THE EXTRACTION OF ZINC IONS BY 1-ALKYL-4-AROYL-3-METHYL-2-PYRAZOLINE-5-ONES
Abstract
Using the example of zinc extraction from acetate buffer solutions, the effect of the structure of 1-alkyl-4-aroyl-3-methyl-2-pyrazolin-5-ones on their extraction properties in a chloroform solution have been discussed. Zn2+ ions are extracted by the cation exchange mechanism in the form of complexes with a Zn(II) : reagent ratio determined by the equilibrium shift method equals to 1 : 2. The dependence of the degree of extraction on pH has a standard S-shaped form. The interfacial distribution of 3-nitrobenzoylpyrazolones with alkyl radicals of various lengths in the first position of the pyrazoline ring between chloroform and acetate buffer solutions has been studied depending on the pH value. In alkaline media, the reagents completely pass into the aqueous phase. In acidic solutions, up to 1 mol/L in HCl, the compounds are almost completely in the organic phase.

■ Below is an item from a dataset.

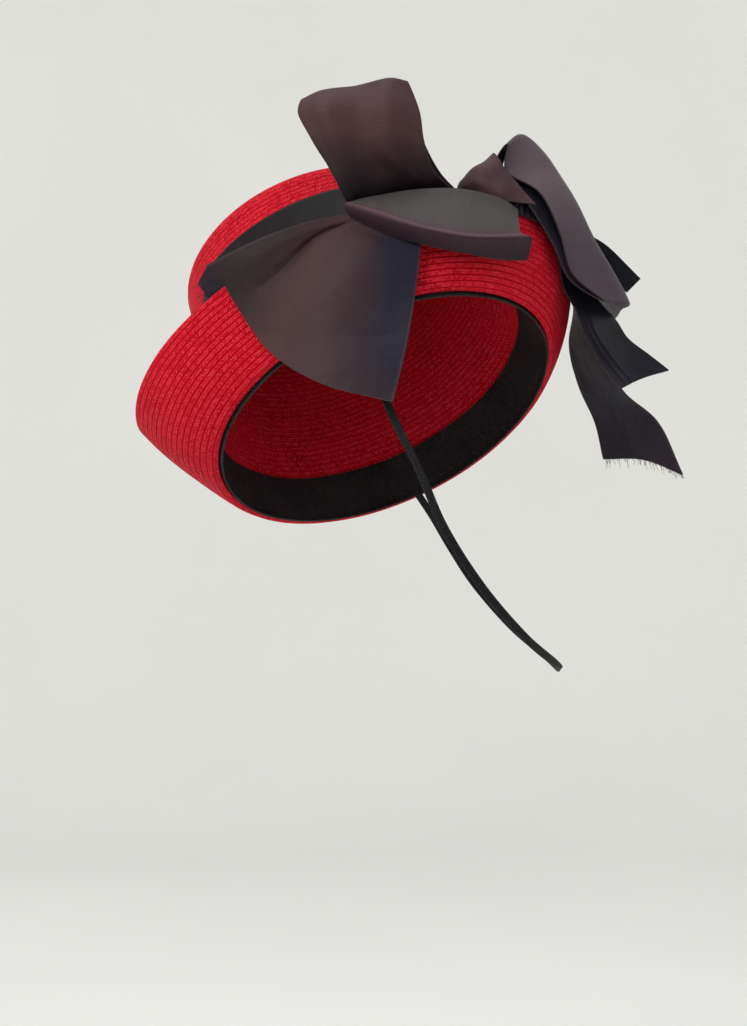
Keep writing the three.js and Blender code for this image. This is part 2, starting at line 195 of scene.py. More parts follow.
def addNode(tree, kind, **settings):
    node = tree.nodes.new(kind)
    for key, value in settings.items():
        if hasattr(node, key):
            setattr(node, key, value)
        else:
            node.inputs[key.replace("_", " ")].default_value = value
    return node


def plug(tree, source, node, socket):
    if isinstance(source, (int, float, tuple)):
        node.inputs[socket].default_value = source
    else:
        tree.links.new(source, node.inputs[socket])


def maths(tree, operation, first, second=0.5, third=0.0):
    node = tree.nodes.new("ShaderNodeMath")
    node.operation = operation
    for i, value in enumerate((first, second, third)):
        plug(tree, value, node, i)
    return node.outputs[0]


def blendColours(tree, share, first, second, kind="MIX"):
    node = tree.nodes.new("ShaderNodeMix")
    node.data_type = "RGBA"
    node.blend_type = kind
    plug(tree, share, node, 0)
    plug(tree, first, node, 6)
    plug(tree, second, node, 7)
    return node.outputs[2]


def ramp(tree, share, stops):
    node = tree.nodes.new("ShaderNodeValToRGB")
    while len(node.color_ramp.elements) < len(stops):
        node.color_ramp.elements.new(0.5)
    for element, (place, colour) in zip(node.color_ramp.elements, stops):
        element.position = place
        element.color = colour
    plug(tree, share, node, 0)
    return node.outputs[0]


def smoothBetween(tree, value, low, high):
    node = tree.nodes.new("ShaderNodeMapRange")
    node.interpolation_type = "SMOOTHSTEP"
    plug(tree, value, node, 0)
    node.inputs[1].default_value = low
    node.inputs[2].default_value = high
    return node.outputs[0]


def uvOf(tree, layer):
    uv = addNode(tree, "ShaderNodeUVMap", uv_map=layer)
    split = tree.nodes.new("ShaderNodeSeparateXYZ")
    tree.links.new(uv.outputs[0], split.inputs[0])
    return split.outputs[0], split.outputs[1]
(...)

The maximum values of the distribution coefficient have been observed for reagents with the maximum length of the aliphatic substituent in the first position of the pyrazoline ring. The ionization constants of the reagents (Ka) in an aqueous-alcoholic medium have been determined. The values of the concentration constants of zinc extraction (Kex) have been calculated. A good correlation between the lgKex values of 4-aroyl-1-hexyl-3-methyl-2-pyrazolin-5-ones (AGMP) and the lgKa values of the reagents has been found. There is also a satisfactory correlation between the concentrations of the reagents providing 50% extraction of zinc ions and the values of the σ Hammett constants of the substituents in the aroyl fragment of the reagent has been existed. With quantum-chemical method AM1 the deprotonation energy (ΔНdepr.), as the difference between the heats of formation of the main and ionized forms of AGMP derivatives was calculated. And a satisfactory correlation has been established between ΔНdepr. and the values of lgKa, lgKex and pH50 of zinc extraction.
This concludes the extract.